The carbon footprint of Christmas

As COP27 wraps up and we get closer to welcoming 2023, it seems appropriate to talk about the carbon footprint of Christmas. There’s no doubt that this decade is absolutely crunch time for dealing with climate change, yet the International Panel on Climate Change (IPCC) reported that global greenhouse gas (GHG) emissions are still rising. I think that most of us would prefer not to destroy the planet and yet seem to forget about what’s really important during the holiday season (Christmas in particular).

It makes me sad, angry, and a little defeated, sometimes, to think about the holiday excess that continues to take place in the face of an impending global catastrophe. We have a clear-cut challenge – to reduce our GHG emissions and mitigate climate change – and yet it’s largely forgotten about during the frenzy of commercialism around this time of year. There are powerful forces at work, of course, and I think one of the most important things we can do right now is to build up immunity to the advertisements that are telling us to keep spending as normal.

If not now, when?

What’s the carbon footprint of Christmas?

I’m going to show a graph from an interesting book on carbon footprints, How Bad Are Bananas? Author, Mike Berners-Lee attempts to estimate the carbon footprint of the stuff that makes up our world, from a banana to the World Cup. The graph shows his estimates for the carbon footprint of Christmas (per person) in three scenarios: low-, average- and high-waste. The average scenario is based on stats or estimates on the amount of money spent on presents ($440 /£430), miles traveled, food bought (and wasted), and decorative lights used. The high-waste scenario assumes $1500 spent on gifts, more food, more travel, and inefficient lighting, while the low-waste scenario involves agreeing on a spend-limit on gifts, a normal amount of food, efficient lighting, and making use of video calls to catch up with people.

The carbon footprint of Christmas, graph from How Bad Are Bananas. The graph shows his estimates for the carbon footprint of Christmas (per person) in three scenarios: low-, average- and high-waste. The carbon footprints are 0, 0.3, and 1.5 tonnes of CO2, respectively.
Three scenarios for the carbon footprint of Christmas, from How Bad Are Bananas?

As you can see in the graph, the high-waste Christmas has a carbon footprint of around 1.5 tonnes of CO2 per person, much higher than the average- and low-waste scenarios. To put that into perspective, the global average carbon footprint is around 7 tonnes of CO2 per person (see this post on calculating your carbon footprint). So the 1.5 tonnes is over 20% of the average annual carbon footprint – a significant amount, especially considering that it’s spent on just one holiday.
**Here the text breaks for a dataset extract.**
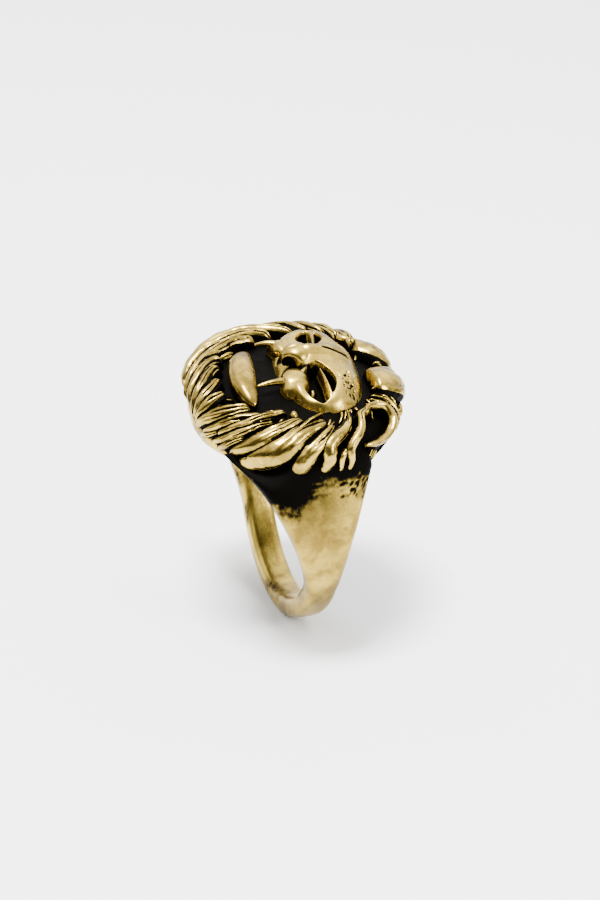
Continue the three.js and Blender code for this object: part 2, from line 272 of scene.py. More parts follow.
# Casting pits: one large one near the brow side of the lion's left shoulder, and many small ones.
pit_dice = np.random.default_rng(5)
pits = [(99.0, 1.25, 0.30, 0.10)]
for _ in range(110):
    side = pit_dice.choice([-1, 1])
    pits.append((side * pit_dice.uniform(40, 122), pit_dice.uniform(-4, 3), pit_dice.uniform(0.07, 0.16),
                 pit_dice.uniform(0.03, 0.08)))
for degrees, y, size, deep in pits:
    away = np.hypot(np.radians(around_degrees - degrees) * radius, shank_points[:, 1] - y)
    dents -= deep * np.exp(-(away / size) ** 2)
shank_points += outward * (dents * outside - 0.03 * outside)[:, None]
shank_points[:, 2] = np.maximum(shank_points[:, 2], FOOT_Z)

# Blackening: solid under the mane, speckled and then smoky below it, and stains on the inside.
wander = grain_of(shank_points, 1.3, 3) + 0.5 * grain_of(shank_points, 0.4, 5)
under_mane = smoothstep(102, 118, np.abs(around_degrees) + 5.0 * wander)
under_mane *= 1 - smoothstep(-3.6, -0.6, shank_points[:, 1] + 1.0 * wander)
under_mane = np.maximum(under_mane, smoothstep(117, 127, np.abs(around_degrees) + 6.0 * wander))
speckle = smoothstep(0.0, 0.4, grain_of(shank_points, 0.22, 8))
speckle *= smoothstep(106, 119, np.abs(around_degrees) + 4 * wander)
inside_stain = (1 - outside) * smoothstep(-0.15, 0.5, grain_of(shank_points, 2.2, 4)) * 0.55
inside_stain += (1 - outside) * 0.85 * smoothstep(66, 108, np.abs(around_degrees) + 12 * wander)
smoky = 0.46 * outside * smoothstep(80, 120, np.abs(around_degrees) + 9 * wander)
shank_wash = np.maximum(np.maximum(0.95 * under_mane, 0.62 * speckle) * outside, inside_stain) + smoky
casting("shank_casting", shank_points, shank_faces, shank_brass, ["shank"], shank_wash)

# ---- Head plate ------------------------------------------------------------------------------------------
# The low dome that the lion is modelled on. It shows only as the blackened ground between the locks. It
# sits slightly turned on the band and leans a little to the lion's left.

HEAD_PIVOT = np.array([0, 0, 10.5])
HEAD_TURN, HEAD_LEAN = math.radians(-6), math.radians(8)
DOME_WIDE, DOME_LONG, DOME_Z = 9.2, 8.8, 8.1
SQUARISH = 2.25  # the power of the rounded outline that the dome and the face share
GROUND_WASH = 0.72
PLATE_SIDES = 180
ground_patina = antique_brass("blackened_ground", light=(0.30, 0.21, 0.06), dark=(0.12, 0.082, 0.022),
                              shine=0.42, grain=900, black_level=0.16, black_softness=0.20, bump=0.6)


def on_head(points):
    """Points of the upright head, turned and leant as the head sits on the band."""
    lean = np.array(Matrix.Rotation(HEAD_TURN, 3, "Z") @ Matrix.Rotation(HEAD_LEAN, 3, "Y"))
    return (np.asarray(points) - HEAD_PIVOT) @ lean.T + HEAD_PIVOT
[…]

Reduce your Christmas carbon footprint

I would normally say “the holidays” but – let’s face it – the year’s commercial peak revolves around Christmas, specifically. The ways to reduce your carbon footprint are fairly obvious. Set a limit (or embargo) on gifts, buy used items (including decorations) from thrift stores or by supporting charities on eBay, etc. Most importantly:

The word "resist" in block capitals, large font, black text.

Resist the ads, the influencers, the Black Friday deals that you don’t need, and the social pressure to buy excessive gifts for each other. Develop a thick skin to all of this relentless marketing machinery because it’s one of the biggest drivers of climate change and planetary ecosystem collapse.

What would Jesus do? Live simply and try his best not to destroy the planet.